Internally there are quite a few changes. Finally, the 16GB iPhone is dead, and in its place, the range becomes 32GB, 128GB and 256GB. This is a very welcome change, although it again highlights the miserly 5GB free storage you get with iCloud.

The enclosure is also now water-resistant. Note: not waterproof. You’re not going to take the iPhone 7 swimming with you, and dunking it in a jar of water isn’t recommended. But it’s now much more likely to survive spills, splashes and dust. We’d like to think this is also the end of having to fish pocket lint out of your Lightning port with a pin when it becomes dense enough to stop the connection working properly, but that may be beyond even Apple’s design capabilities.

The A10 Fusion

There is, of course, a faster and more powerful chip, dubbed the A10 Fusion. Apple claims it is the fastest processor ever found in a phone, and we have no reason to doubt it. Certainly, in real-world use it’s more than fast enough, but I never found the iPhone 6s Plus to be slow anyway.

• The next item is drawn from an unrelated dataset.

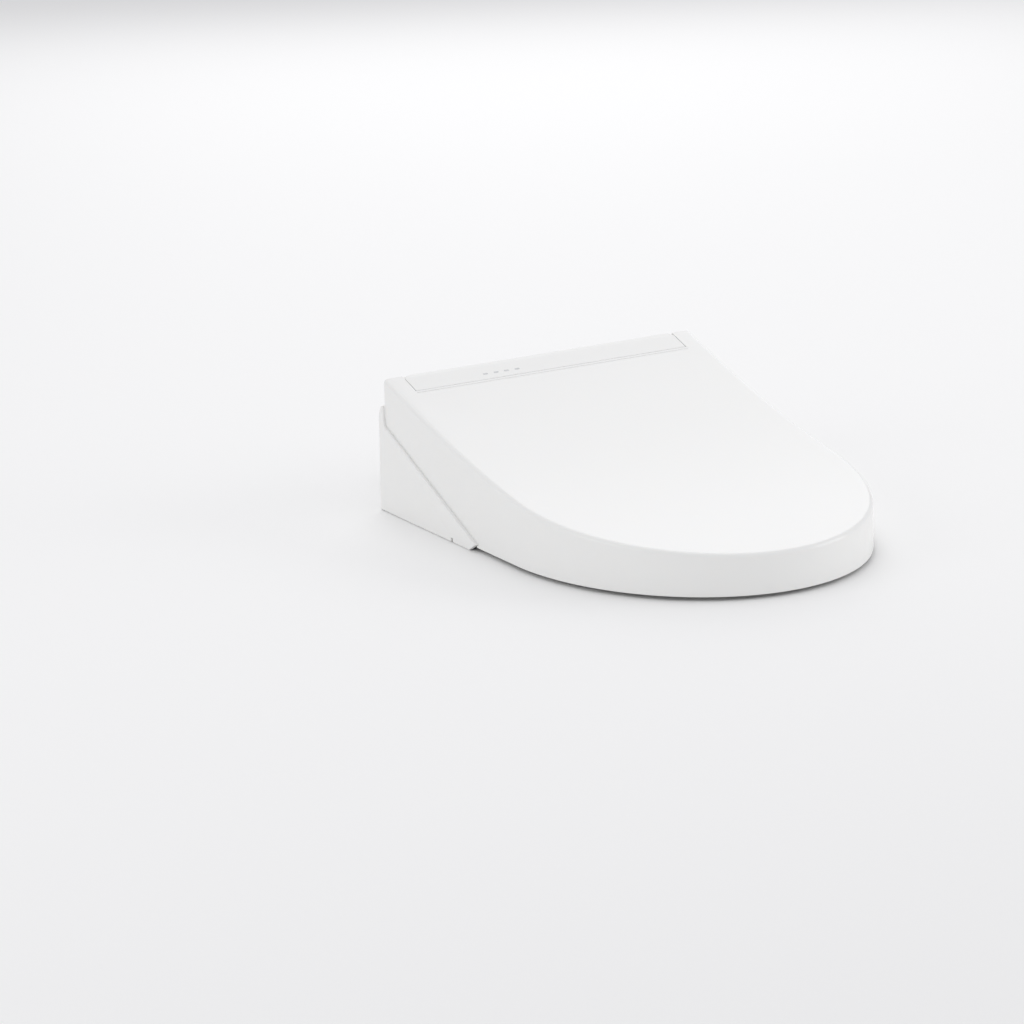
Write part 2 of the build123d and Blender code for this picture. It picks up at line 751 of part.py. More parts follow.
motor_gap = 12.0
motor_thickness = 10.0
pinion_plane = rack_back.offset(-rack_half_thickness)
with BuildPart() as drive_pinion:
    with BuildSketch(pinion_plane):
        with Locations((pinion_x, pinion_back)):
            Circle(pitch_radius - 1.2 * gear_module)
            for n in range(pinion_teeth):
                with Locations(Location((0, 0), 180 + 360 * n / pinion_teeth)):
                    Polygon(
                        (pitch_radius - 1.5 * gear_module, -1.1),
                        (pitch_radius + 0.8 * gear_module, -0.35),
                        (pitch_radius + 0.8 * gear_module, 0.35),
                        (pitch_radius - 1.5 * gear_module, 1.1),
                        align=None,
                    )
    extrude(amount=2 * rack_half_thickness)
    with BuildSketch(pinion_plane):
        with Locations((pinion_x, pinion_back)):
            Circle(2.0)
    extrude(amount=-(motor_gap - rack_half_thickness + 3.0))
save(drive_pinion, "drive_pinion")

with BuildPart() as wand_motor:
    with BuildSketch(rack_back.offset(-motor_gap)):
        with Locations((pinion_x, pinion_back)):
            Circle(10.0)
    extrude(amount=-motor_thickness)
    with BuildSketch(rack_back.offset(-motor_gap)):
        with Locations((pinion_x, pinion_back)):
            Circle(2.0 + running_clearance)
    extrude(amount=-4.0, mode=Mode.SUBTRACT)
save(wand_motor, "wand_motor")

# Water: inlet with strainer, solenoid valve, heating tank, pump and diverter -----------------------------
inner_rear_y = housing_rear_y - housing_wall
piece_gap = 0.5
union_front_y = inner_rear_y - 14
union_rear_y = housing_rear_y + 22
hose_exit_x, hose_exit_y = inlet_x + 20.0, housing_rear_y + 14
with BuildPart() as inlet_union:
    with BuildSketch(Plane.XZ.offset(-union_front_y)):
        with Locations((inlet_x, inlet_z)):
            Circle(inlet_radius + 3)
    extrude(amount=-(inner_rear_y - piece_gap - union_front_y))
    with BuildSketch(Plane.XZ.offset(-union_front_y)):
        with Locations((inlet_x, inlet_z)):
            Circle(inlet_radius - 0.1)
    extrude(amount=union_front_y - union_rear_y)
    fillet(inlet_union.faces().sort_by(Axis.Y)[-1].edges(), 2.0)
    # elbow's outlet, turned along the rear wall
    with BuildSketch(Plane.YZ.offset(inlet_x)):
        with Locations((hose_exit_y, inlet_z)):
            Circle(hose_diameter / 2 + 1.4)
    extrude(amount=hose_exit_x - inlet_x)
save(inlet_union, "inlet_union")

# the valve fills the room between the union and the pocket's rear wall
valve_depth = union_front_y - pocket_size[1] / 2 - housing_wall - piece_gap
valve_size = (26.0, valve_depth, 26.0)
with BuildPart() as inlet_valve:
    with BuildSketch(Plane.XY.offset(inlet_z - valve_size[2] / 2)):
        with Locations((inlet_x, union_front_y)):
            Rectangle(valve_size[0], valve_size[1], align=(Align.CENTER, Align.MAX))
    extrude(amount=valve_size[2])
    fillet(inlet_valve.edges().filter_by(Axis.Z), 3.0)
    # solenoid coil on top
    with BuildSketch(Plane.XY.offset(inlet_z + valve_size[2] / 2)):
        with Locations((inlet_x, union_front_y - valve_size[1] / 2)):
            Circle(10.0)
    extrude(amount=22.0)
save(inlet_valve, "inlet_valve")

with BuildPart() as drain_cap:
    with BuildSketch(Plane.XZ.offset(-inner_rear_y + 8)):
        with Locations((drain_x, inlet_z)):
            Circle(drain_radius - 0.4)
    extrude(amount=-(8 + housing_wall))
    with BuildSketch(Plane.XZ.offset(-housing_rear_y)):
        with Locations((drain_x, inlet_z)):
            Rectangle(14.0, 3.0)
    extrude(amount=-4.0)
    fillet(drain_cap.faces().sort_by(Axis.Y)[-1].edges(), 1.0)
save(drain_cap, "drain_cap")

tank_x, tank_y, tank_floor = -76.0, -10.0, 18.0
tank_size = (64.0, 80.0, 52.0)
tank_wall = 2.5
with BuildPart() as water_tank:
    with BuildSketch(Plane.XY.offset(tank_floor)):
        with Locations((tank_x, tank_y)):
            RectangleRounded(tank_size[0], tank_size[1], 10.0)
    extrude(amount=tank_size[2])
    with BuildSketch(Plane.XY.offset(tank_floor + tank_wall)):
        with Locations((tank_x, tank_y)):
            RectangleRounded(tank_size[0] - 2 * tank_wall, tank_size[1] - 2 * tank_wall, 8.0)
    extrude(amount=tank_size[2], mode=Mode.SUBTRACT)
save(water_tank, "water_tank")

with BuildPart() as tank_lid:
    with BuildSketch(Plane.XY.offset(tank_floor + tank_size[2])):
        with Locations((tank_x, tank_y)):
            RectangleRounded(tank_size[0] + 4, tank_size[1] + 4, 12.0)
    extrude(amount=3.0)
    with BuildSketch(Plane.XY.offset(tank_floor + tank_size[2] + 3.0)):
        with Locations((tank_x - 18, tank_y), (tank_x + 18, tank_y)):
            Circle(5.0)
    extrude(amount=4.0)
save(tank_lid, "tank_lid")

with BuildPart() as tank_heater:
    heater_x = (tank_x - 18, tank_x + 18)
    heater_top = tank_floor + tank_size[2]
    with BuildLine():
        FilletPolyline(
            (heater_x[0], tank_y, heater_top),
            (heater_x[0], tank_y, tank_floor + 12),
            (heater_x[1], tank_y, tank_floor + 12),
            (heater_x[1], tank_y, heater_top),
            radius=10.0,
        )
    with BuildSketch(Plane.XY.offset(heater_top)):
        with Locations((heater_x[0], tank_y)):
            Circle(4.0)
    sweep()
save(tank_heater, "tank_heater")

pump_x, pump_z = -150.0, 26.0
pump_front_y, pump_head_y, pump_rear_y = -24.0, 20.0, 36.0
with BuildPart() as water_pump:
    with BuildSketch(Plane.XZ.offset(-pump_front_y)):
        with Locations((pump_x, pump_z)):
            Circle(15.0)
    extrude(amount=pump_front_y - pump_head_y)
    with BuildSketch(Plane.XZ.offset(-pump_head_y)):
        with Locations((pump_x, pump_z)):
            RectangleRounded(34.0, 34.0, 4.0)
    extrude(amount=pump_head_y - pump_rear_y)
save(water_pump, "water_pump")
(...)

It is, though, more power-efficient. The A10 Fusion is Apple’s first quad core processor, but it’s taken quite a different approach to the architecture to the norm. Two of which are devoted to high performance, and two to low power consumption, with the two “performance” cores clocked at around 2.34GHz, compared to 1.84GHz in the iPhone 6S Plus. When the phone needs more performance, it uses the “performance” cores. When it’s idling, it changes to use the more power-efficient cores.

What this means in practice is that as far as apps are concerned this is a dual core phone, something you can confirm using Xcode Activity Monitor. On the plus side this means that developers don’t have to worry about optimising their code for performance across four cores. On the minus side though, the process of the OS deciding which pair of cores to use is entirely opaque. 

This core switching gives the phone, in theory, around an hour more. In practice, I was always getting around a day-and-a-half’s use from my iPhone 6s Plus. The iPhone 7 Plus stretched this further. We’re not yet at the point where you can get two days out of an iPhone, but it’s getting closer.